Finalement, les facteurs humains et organisationnels de la sécurité industrielle ne sont pas un outil de plus entre les mains du service sécurité. C'est une manière d'aborder l'ensemble des grands enjeux de l'entreprise, en prenant en compte le rôle positif de l'humain dans la sécurité et les conditions qui le favorisent. Cela concerne les services techniques et la conception des installations, la documentation et la gestion des procédures, la politique industrielle de sous-traitance, les critères d'achat de biens ou de services, les ressources humaines et les politiques de gestion des âges, des compétences, des carrières, la formation, mais aussi le style managérial et la qualité du dialogue social. La cohérence des discours et des décisions prises dans ces différents domaines peut contribuer au développement d'une véritable culture de sécurité intégrée. Au contraire, il suffit de quelques signes négatifs, de quelques situations où les décisions managériales font passer la production avant la sécurité pour que les efforts de plusieurs années soient mis à mal.

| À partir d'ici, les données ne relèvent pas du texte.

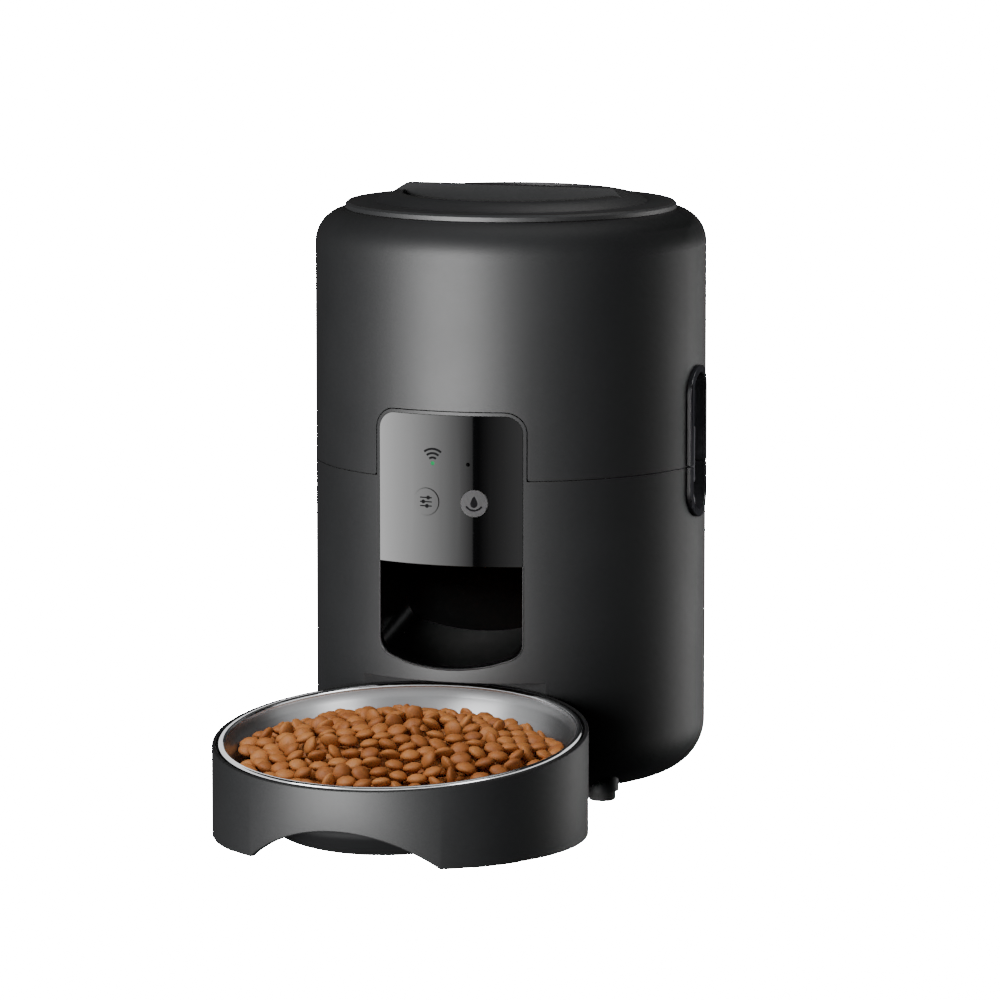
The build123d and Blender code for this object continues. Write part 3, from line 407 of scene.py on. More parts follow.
@dataclass(frozen=True)
class BakedFood:
    """Dry baked food: each piece has its own tone, with pores, crumbs and browned high spots."""

    name: str
    attribute: str = "tone"

    def make(self) -> Material:
        """Builds the material: the piece's tone picks the colour, noise pores and browns it."""
        g = Graph(self.name)
        where = g.place()
        source = g.node("ShaderNodeAttribute", {"attribute_name": self.attribute}, {})
        own = Link(g, source.outputs["Fac"])
        patches = g.noise(where, 260.0, 3.0)
        pores = g.noise(where, 1700.0, 3.0, 0.65)
        browned = patches.over(0.56, 0.18)
        shade = own * 0.62 + patches * 0.38
        stops = [(0.18, Tone.FOOD_DARK.value), (0.5, Tone.FOOD_MID.value),
                 (0.85, Tone.FOOD_LIGHT.value)]
        body = g.node("ShaderNodeValToRGB", {"stops": stops}, {0: shade}).outputs[0]
        warm = g.blend(browned * 0.3, body, Tone.FOOD_MID.value)
        colour = g.blend(pores.over(0.64, 0.08) * 0.35, warm, Tone.FOOD_DARK.value)
        g.bump(pores * 0.6 + patches * 0.4, 0.0003, 0.45)
        rough = pores * 0.2 + 0.5
        return g.finish(Base_Color=colour, Roughness=rough, Subsurface_Weight=0.08,
                        Subsurface_Radius=(0.003, 0.0012, 0.0006))


@dataclass(frozen=True)
class Ink:
    """A printed mark, a little uneven in cover."""

    name: str
    tone: Tone
    roughness: float = 0.4

    def make(self) -> Material:
        """Builds the material: the ink thins slightly in fine spots."""
        g = Graph(self.name)
        cover = g.noise(g.place(), 3000.0, 2.0)
        colour = g.blend(cover, lighter(self.tone.value, 0.85), lighter(self.tone.value, 1.1))
        return g.finish(Base_Color=colour, Roughness=cover * 0.1 + (self.roughness - 0.05),
                        Specular_IOR_Level=0.12)


@dataclass(frozen=True)
class Lamp:
    """A lit light pipe."""

    name: str
    tone: Tone
    power: float = 1.0

    def make(self) -> Material:
        """Builds the material: a glow with a slightly uneven core."""
        g = Graph(self.name)
        core = g.noise(g.place(), 900.0, 1.0)
        glow = g.blend(core, lighter(self.tone.value, 0.8), lighter(self.tone.value, 1.2))
        return g.finish(Base_Color=(0.0, 0.01, 0.0), Roughness=0.6, Specular_IOR_Level=0.1,
                        Emission_Color=glow, Emission_Strength=self.power)


@dataclass(frozen=True)
class Laminate:
    """A circuit board: solder mask over faint copper tracks."""

    name: str

    def make(self) -> Material:
        """Builds the material: a noise cut at its middle stands for the tracks."""
        g = Graph(self.name)
        where = g.place()
        tracks = g.noise(where, 350.0, 1.0).over(0.5, 0.02)
        mask = g.noise(where, 1500.0, 2.0)
        green = Tone.LAMINATE.value
        colour = g.blend(tracks * 0.6 + mask * 0.2, green, lighter(green, 1.9))
        g.bump(tracks, 0.00004, 0.3)
        return g.finish(Base_Color=colour, Roughness=mask * 0.15 + 0.3)


# ---------------------------------------------------------------- surfaces


def new_object(name: str, verts: Array, faces: Sequence[Sequence[int]],
               material: Material, sharp: float = 40.0) -> Object:
    """Makes a smooth-shaded mesh object at the origin.

    Args:
        name: Piece name.
        verts: (n, 3) vertex places.
        faces: Corner numbers of each face.
        material: Its finish.
        sharp: Edges that bend by more than this many degrees stay crisp.

    Returns:
        The new object, linked to the scene.
    """
    mesh = bpy.data.meshes.new(name)
    mesh.from_pydata(np.asarray(verts, float).tolist(), [], [tuple(f) for f in faces])
    piece = bpy.data.objects.new(name, mesh)
    bpy.context.scene.collection.objects.link(piece)
    tidy_mesh(mesh, sharp)
    mesh.materials.append(material)
    return piece


def tidy_mesh(mesh: bpy.types.Mesh, sharp: float) -> None:
    """Merges doubles, drops empty faces, turns faces outwards and marks the sharp edges.

    Args:
        mesh: The mesh to change.
        sharp: Edges that bend by more than this many degrees stay crisp.
    """
    work = bmesh.new()
    work.from_mesh(mesh)
    bmesh.ops.remove_doubles(work, verts=work.verts, dist=1e-6)
    bmesh.ops.dissolve_degenerate(work, dist=1e-7, edges=work.edges)
    bmesh.ops.recalc_face_normals(work, faces=work.faces)
    work.to_mesh(mesh)
    work.free()
    mesh.shade_smooth()
    mesh.set_sharp_from_angle(angle=math.radians(sharp))


def quads(rows: int, columns: int, wrap_rows: bool, wrap_columns: bool) -> Array:
    """Faces of a grid of rows by columns, joined round where asked.

    Args:
        rows: Count of rows of vertices.
        columns: Count of vertices in a row.
        wrap_rows: Whether the last row joins the first.
        wrap_columns: Whether each row is a loop.

    Returns:
        (faces, 4) corner numbers.
    """
    i = np.arange(rows if wrap_rows else rows - 1)[:, None]
    j = np.arange(columns if wrap_columns else columns - 1)[None, :]
    i2 = (i + 1) % rows
    j2 = (j + 1) % columns
    faces = np.stack([i * columns + j, i2 * columns + j, i2 * columns + j2, i * columns + j2], -1)
    return faces.reshape(-1, 4)


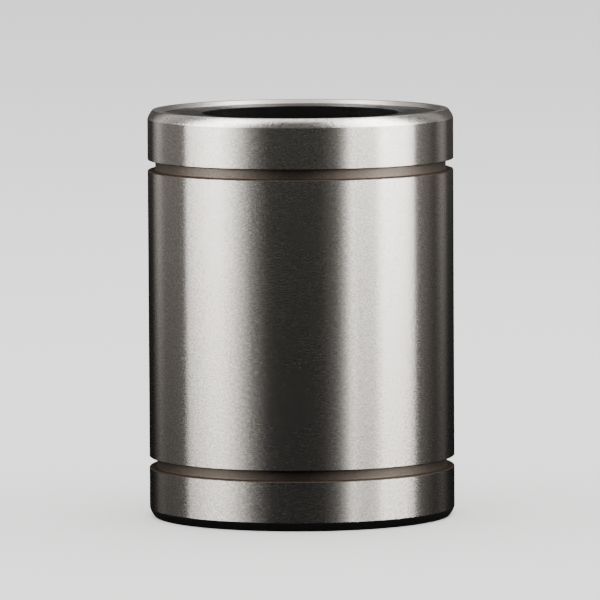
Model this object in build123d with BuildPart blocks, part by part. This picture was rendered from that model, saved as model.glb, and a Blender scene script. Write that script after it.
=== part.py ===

Ces derniers temps, la conscience de la contribution essentielle du travail et de l'intelligence des salariés pour assurer la production a beaucoup plus progressé dans les industries à risque que dans d'autres secteurs. En effet, lorsqu'on l'ignore, la sanction est immédiate, les accidents graves se multiplient. L'approche en termes de facteurs humains et organisationnels de la sécurité industrielle se diffuse ainsi peu à peu. L'ampleur et le rythme de sa véritable prise en compte dépendent, entre autres, de l'engagement des représentants du personnel pour soutenir ou exiger la reconnaissance du travail de tous comme condition de la sécurité.